Modern contemporary composers use several techniques to create ethereal and mystical choral music. Many of these techniques involve dissonance and consonance to create resolutions and progressions that are not typical of classical music before 1910. Composers have written successful choral pieces using these techniques. The field of music composition is constantly evolving in the search for new sounds.
  1. Chord Construction

    • Contemporary composers have found several ways to take traditional chords and turn them into new chords. Composers use quartal harmony in which chords are built on intervals of fourths instead of thirds. Moreover, composers use the technique of tone clusters in which several tones are spaced in unusual configurations, including using more dissonant intervals such as major and minor seconds. Composers also use chords with more than five tones in them in contemporary choral music.

    Serialism

    • Serialism is a technique that composer Arnold Schoenberg developed and refined. It involves taking a set of pitches and repeating them in various ways to prevent any one tone from becoming the center of attention. Unlike classical music, which has a central unifying tone called the "tonic," serialism seeks to break up the pull of a tonal center and create music that is free to move around the chromatic scale.

    Polytonality

    • Polytonality is an attempt at taking several chords from different keys and juxtaposing them upon each other. In polytonality, a composer might use two or more different keys at the same time. This creates dissonant music that uses traditional music theory in a modern and innovative way.

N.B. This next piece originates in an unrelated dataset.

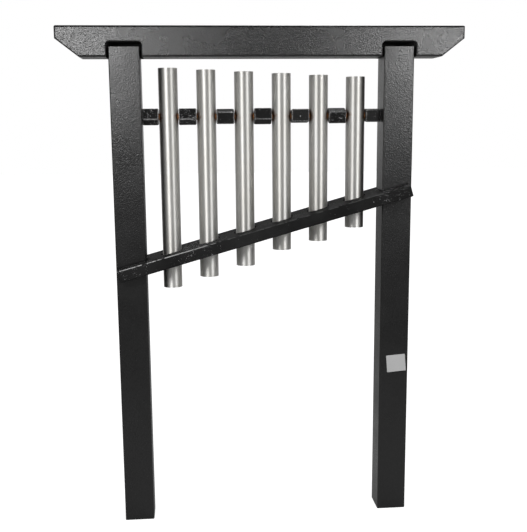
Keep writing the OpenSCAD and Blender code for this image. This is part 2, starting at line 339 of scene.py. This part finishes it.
def sawn_plastic(name, base, sheen, spacing, share_at, relief, edges):
    """Black recycled plastic with a rough, pitted face, pale specks and a highlight painted where
    edges says, as on the rail and blocks.
    """
    made, tree, shader, where = start_material(name, IOR=PLASTIC_IOR, Specular_IOR_Level=sheen)
    specks = effect(tree, speck_group, Vector=where, Spacing=spacing, Share=share_at(tree, where))
    skin = effect(tree, skin_group, Vector=where, Wrinkle_Size=SAWN_WRINKLE)
    tone = mix_colour(tree, skin["Tone"], grey(base * 0.7), grey(base * 1.4))
    flecked = mix_colour(tree, specks["Mask"], tone, SAWN_SPECK_COLOUR)
    # Where edges gives its mask, a highlight is painted in a paler grey.
    highlighted = mix_colour(tree, edges(tree, where), flecked, SAWN_HIGHLIGHT_COLOUR)
    feed(tree, highlighted, shader["Base Color"])
    feed(tree, remap(tree, skin["Tone"], 0.0, 1.0, 0.46, 0.58), shader["Roughness"])
    wrinkles = arithmetic(tree, "MULTIPLY", skin["Height"], 0.6)
    bump(tree, shader, arithmetic(tree, "ADD", specks["Pits"], wrinkles), relief)
    return made


def block_edge_highlight(tree, where):
    """A highlight painted on the corners of a block, from the highlight mask that its mesh carries.
    """
    highlighted = place(tree, "ShaderNodeAttribute", attribute_name="edge_highlight_mask").outputs["Fac"]
    broken = noise_field(tree, where, 260.0, 4.0, 0.7)
    return arithmetic(tree, "MULTIPLY", highlighted, remap(tree, broken, 0.4, 0.6, 0.1, 1.0))


# Painted brown reflection of the bushes on the tubes: full and gone at these distances from the rod,
# and its waver
REFLECTION_FULL = 0.004
REFLECTION_GONE = 0.020
REFLECTION_WAVER = 0.018
REFLECTION_STRENGTH = 0.85


def painted_bush_reflection(tree, where):
    """A brown reflection of the bushes painted on the sides of a tube round them, by the distance to
    the rod.
    """
    rod_low, rod_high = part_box("hanger_rod")
    rod = (rod_low + rod_high) / 2
    flattened = stretched(tree, where, (0.0, 1.0, 1.0))
    across = vector_arithmetic(tree, "SUBTRACT", {0: flattened, 1: (0.0, rod.y, rod.z)})
    cloudy = noise_field(tree, where, 90.0, 3.0, 0.6)
    reach = arithmetic(tree, "MULTIPLY_ADD", cloudy, -REFLECTION_WAVER, length_of(tree, across))
    return remap(tree, reach, REFLECTION_FULL, REFLECTION_GONE, REFLECTION_STRENGTH, 0.0)


TUBE_CLEAN = (0.97, 0.965, 0.945, 1)
TUBE_DULL = (0.88, 0.865, 0.825, 1)
TUBE_LINES = (0.80, 0.79, 0.75, 1)
TUBE_BUSH_REFLECTION = (0.42, 0.17, 0.06, 1)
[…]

A subset of polytonality is bitonality in which a composer only uses two keys. Typically, each instrument will play a related musical idea in a different key. Igor Stravinsky was famous for experimenting with polytonality in his music.

    Counterpoint

    • Composers of the 20th century developed a new method of counterpoint. This style of counterpoint creates musical lines that lessen the harsh effects of dissonance and enables tones that would otherwise clash with one other to play together harmoniously.